10–09–2023: Huggingface betting on Speech-toText? Where can it be leveraged in Enterprise?
HuggingFace released the Speech-to-text leaderboard last week where all open source models are ranked and assessed mainly on an English dataset for now. The ranking takes 2 metrics into account, including the WER (Word Error Rate) and the RTF which is more or less the speed of transcription.
Some History
While the early attempts at Speech to text relied on voice and pattern. Think of the voice as an analog signal and assess the pattern, this discipline was called signal processing. It was taught in many bachelor and master courses in computer science and mathematics.
By the years 2000’s, the accuracy of speech-to-text was allegedly already beyond 80%, yet no real application existed besides the introduction of Google speech search and Siri (2011). However, those who can remember Siri from 2011 will acknowledge that performance in practice was questionable. Models from this time were mainly complex close-box solutions that tended to fail when speaking conditions were not optimal. Finally, the question of what to do with the data once transcribed was also an issue.

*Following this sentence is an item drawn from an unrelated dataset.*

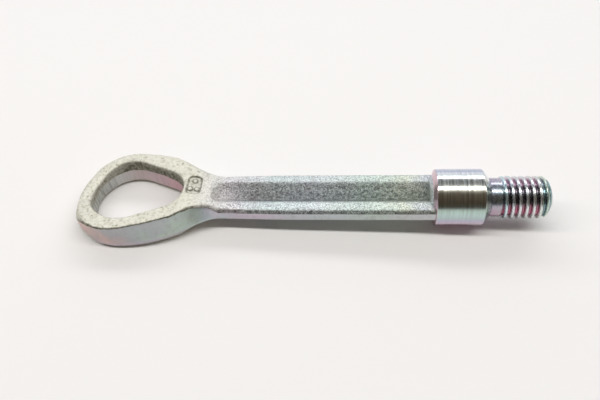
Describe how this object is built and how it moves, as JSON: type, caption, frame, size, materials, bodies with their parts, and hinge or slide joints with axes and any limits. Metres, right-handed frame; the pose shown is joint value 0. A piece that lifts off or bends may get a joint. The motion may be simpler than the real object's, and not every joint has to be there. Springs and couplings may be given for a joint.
{
  "type": "screw-in towing eye bolt",
  "caption": "Forged steel towing eye on a flat H-section shank with a turned collar and a coarse external thread for a vehicle's towing socket.",
  "frame": {"origin": "on the bolt's axis, where the collar's seating chamfer ends and the plain neck begins", "axes": "+X along the axis towards the threaded tip, +Z square to the flat of the eye, +Y across the eye"},
  "size_m": [0.2042, 0.046, 0.0238],
  "materials": {
    "forged_plated_steel": "shot-blasted forging, zinc plated and blue passivated",
    "turned_plated_steel": "turned and threaded, zinc plated and blue passivated"
  },
  "bodies": {
    "root": {"eye_ring": "forged_plated_steel", "eye_throat": "forged_plated_steel", "shank": "forged_plated_steel", "collar": "turned_plated_steel", "threaded_end": "turned_plated_steel"}
  },
  "joints": []
}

Like many fields that needed a lot of data preprocessing and where even the tone of the voice can impact the signal, it was revolutionized by AI and more particularly deep learning. But more importantly, it changed the field from a field of Language expert and computer scientist experts to some more brute force computational power.
By 2016, evaluation on clean datasets was already below 5% WER such as Deepspeech 2 from Baidu leveraging RNN. see Librispeech.
IBM, Google, and smaller private companies were competing for the business. Then came OpenAI (the one from ChatGPT).
In 2021 OpenAI open-sourced a range of (fairly lightweight) models called Whisper whose performance was simply better. OpenAI is an expert at building Transformers models and they leveraged this type of model for Whisper and outperformed most other expensive models for free.